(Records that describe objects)
--------------------

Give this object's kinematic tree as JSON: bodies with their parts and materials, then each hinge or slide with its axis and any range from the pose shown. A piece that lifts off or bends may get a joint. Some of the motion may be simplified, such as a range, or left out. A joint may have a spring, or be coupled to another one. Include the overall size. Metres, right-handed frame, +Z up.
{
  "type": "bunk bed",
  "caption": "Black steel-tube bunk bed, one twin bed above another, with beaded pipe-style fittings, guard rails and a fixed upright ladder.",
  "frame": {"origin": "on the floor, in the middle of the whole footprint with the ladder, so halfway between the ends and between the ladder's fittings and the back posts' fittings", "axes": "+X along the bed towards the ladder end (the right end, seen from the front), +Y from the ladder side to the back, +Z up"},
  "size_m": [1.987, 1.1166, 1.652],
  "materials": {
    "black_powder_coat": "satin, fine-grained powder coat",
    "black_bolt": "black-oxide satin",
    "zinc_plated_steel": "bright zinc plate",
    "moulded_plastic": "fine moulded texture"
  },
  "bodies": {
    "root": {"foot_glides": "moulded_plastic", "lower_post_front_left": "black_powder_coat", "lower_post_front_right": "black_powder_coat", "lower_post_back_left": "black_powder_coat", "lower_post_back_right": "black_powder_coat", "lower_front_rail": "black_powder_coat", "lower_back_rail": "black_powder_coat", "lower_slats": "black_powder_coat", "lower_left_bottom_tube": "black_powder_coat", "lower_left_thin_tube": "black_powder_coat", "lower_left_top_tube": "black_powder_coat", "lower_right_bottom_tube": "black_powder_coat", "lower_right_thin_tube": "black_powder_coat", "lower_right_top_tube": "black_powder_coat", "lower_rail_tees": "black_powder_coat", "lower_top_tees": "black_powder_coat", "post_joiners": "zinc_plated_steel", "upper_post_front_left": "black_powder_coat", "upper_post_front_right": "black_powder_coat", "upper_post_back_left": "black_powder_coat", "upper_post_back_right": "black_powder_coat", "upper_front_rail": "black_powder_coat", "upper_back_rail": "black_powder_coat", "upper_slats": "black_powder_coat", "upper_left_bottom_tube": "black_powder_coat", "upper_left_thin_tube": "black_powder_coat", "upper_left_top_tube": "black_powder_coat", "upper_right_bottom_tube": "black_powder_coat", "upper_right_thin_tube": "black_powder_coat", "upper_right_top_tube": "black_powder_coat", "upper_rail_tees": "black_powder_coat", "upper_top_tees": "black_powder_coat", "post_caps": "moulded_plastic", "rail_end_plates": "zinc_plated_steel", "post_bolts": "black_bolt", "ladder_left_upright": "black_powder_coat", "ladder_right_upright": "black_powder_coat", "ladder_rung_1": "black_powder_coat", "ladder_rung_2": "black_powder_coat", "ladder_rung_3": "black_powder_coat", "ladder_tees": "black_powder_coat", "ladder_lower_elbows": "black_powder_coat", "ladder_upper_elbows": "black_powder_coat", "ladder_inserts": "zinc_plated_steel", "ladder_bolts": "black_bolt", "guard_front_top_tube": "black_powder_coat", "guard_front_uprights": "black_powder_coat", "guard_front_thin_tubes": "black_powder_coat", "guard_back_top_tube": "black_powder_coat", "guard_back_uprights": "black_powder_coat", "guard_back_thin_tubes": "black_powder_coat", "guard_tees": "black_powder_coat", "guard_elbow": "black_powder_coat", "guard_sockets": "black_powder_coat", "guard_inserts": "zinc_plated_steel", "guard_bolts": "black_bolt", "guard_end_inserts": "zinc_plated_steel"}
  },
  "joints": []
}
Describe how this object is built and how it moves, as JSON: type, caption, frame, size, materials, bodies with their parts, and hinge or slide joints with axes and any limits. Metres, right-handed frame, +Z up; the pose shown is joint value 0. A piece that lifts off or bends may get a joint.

--------------------

Copy out the whole listing exactly as written.

**FULL SOLUTION:**
Give this object's kinematic tree as JSON: bodies with their parts and materials, then each hinge or slide with its axis and any range from the pose shown. A piece that lifts off or bends may get a joint. Some of the motion may be simplified, such as a range, or left out. A joint may have a spring, or be coupled to another one. Include the overall size. Metres, right-handed frame, +Z up.
{
  "type": "bunk bed",
  "caption": "Black steel-tube bunk bed, one twin bed above another, with beaded pipe-style fittings, guard rails and a fixed upright ladder.",
  "frame": {"origin": "on the floor, in the middle of the whole footprint with the ladder, so halfway between the ends and between the ladder's fittings and the back posts' fittings", "axes": "+X along the bed towards the ladder end (the right end, seen from the front), +Y from the ladder side to the back, +Z up"},
  "size_m": [1.987, 1.1166, 1.652],
  "materials": {
    "black_powder_coat": "satin, fine-grained powder coat",
    "black_bolt": "black-oxide satin",
    "zinc_plated_steel": "bright zinc plate",
    "moulded_plastic": "fine moulded texture"
  },
  "bodies": {
    "root": {"foot_glides": "moulded_plastic", "lower_post_front_left": "black_powder_coat", "lower_post_front_right": "black_powder_coat", "lower_post_back_left": "black_powder_coat", "lower_post_back_right": "black_powder_coat", "lower_front_rail": "black_powder_coat", "lower_back_rail": "black_powder_coat", "lower_slats": "black_powder_coat", "lower_left_bottom_tube": "black_powder_coat", "lower_left_thin_tube": "black_powder_coat", "lower_left_top_tube": "black_powder_coat", "lower_right_bottom_tube": "black_powder_coat", "lower_right_thin_tube": "black_powder_coat", "lower_right_top_tube": "black_powder_coat", "lower_rail_tees": "black_powder_coat", "lower_top_tees": "black_powder_coat", "post_joiners": "zinc_plated_steel", "upper_post_front_left": "black_powder_coat", "upper_post_front_right": "black_powder_coat", "upper_post_back_left": "black_powder_coat", "upper_post_back_right": "black_powder_coat", "upper_front_rail": "black_powder_coat", "upper_back_rail": "black_powder_coat", "upper_slats": "black_powder_coat", "upper_left_bottom_tube": "black_powder_coat", "upper_left_thin_tube": "black_powder_coat", "upper_left_top_tube": "black_powder_coat", "upper_right_bottom_tube": "black_powder_coat", "upper_right_thin_tube": "black_powder_coat", "upper_right_top_tube": "black_powder_coat", "upper_rail_tees": "black_powder_coat", "upper_top_tees": "black_powder_coat", "post_caps": "moulded_plastic", "rail_end_plates": "zinc_plated_steel", "post_bolts": "black_bolt", "ladder_left_upright": "black_powder_coat", "ladder_right_upright": "black_powder_coat", "ladder_rung_1": "black_powder_coat", "ladder_rung_2": "black_powder_coat", "ladder_rung_3": "black_powder_coat", "ladder_tees": "black_powder_coat", "ladder_lower_elbows": "black_powder_coat", "ladder_upper_elbows": "black_powder_coat", "ladder_inserts": "zinc_plated_steel", "ladder_bolts": "black_bolt", "guard_front_top_tube": "black_powder_coat", "guard_front_uprights": "black_powder_coat", "guard_front_thin_tubes": "black_powder_coat", "guard_back_top_tube": "black_powder_coat", "guard_back_uprights": "black_powder_coat", "guard_back_thin_tubes": "black_powder_coat", "guard_tees": "black_powder_coat", "guard_elbow": "black_powder_coat", "guard_sockets": "black_powder_coat", "guard_inserts": "zinc_plated_steel", "guard_bolts": "black_bolt", "guard_end_inserts": "zinc_plated_steel"}
  },
  "joints": []
}
Describe how this object is built and how it moves, as JSON: type, caption, frame, size, materials, bodies with their parts, and hinge or slide joints with axes and any limits. Metres, right-handed frame, +Z up; the pose shown is joint value 0. A piece that lifts off or bends may get a joint.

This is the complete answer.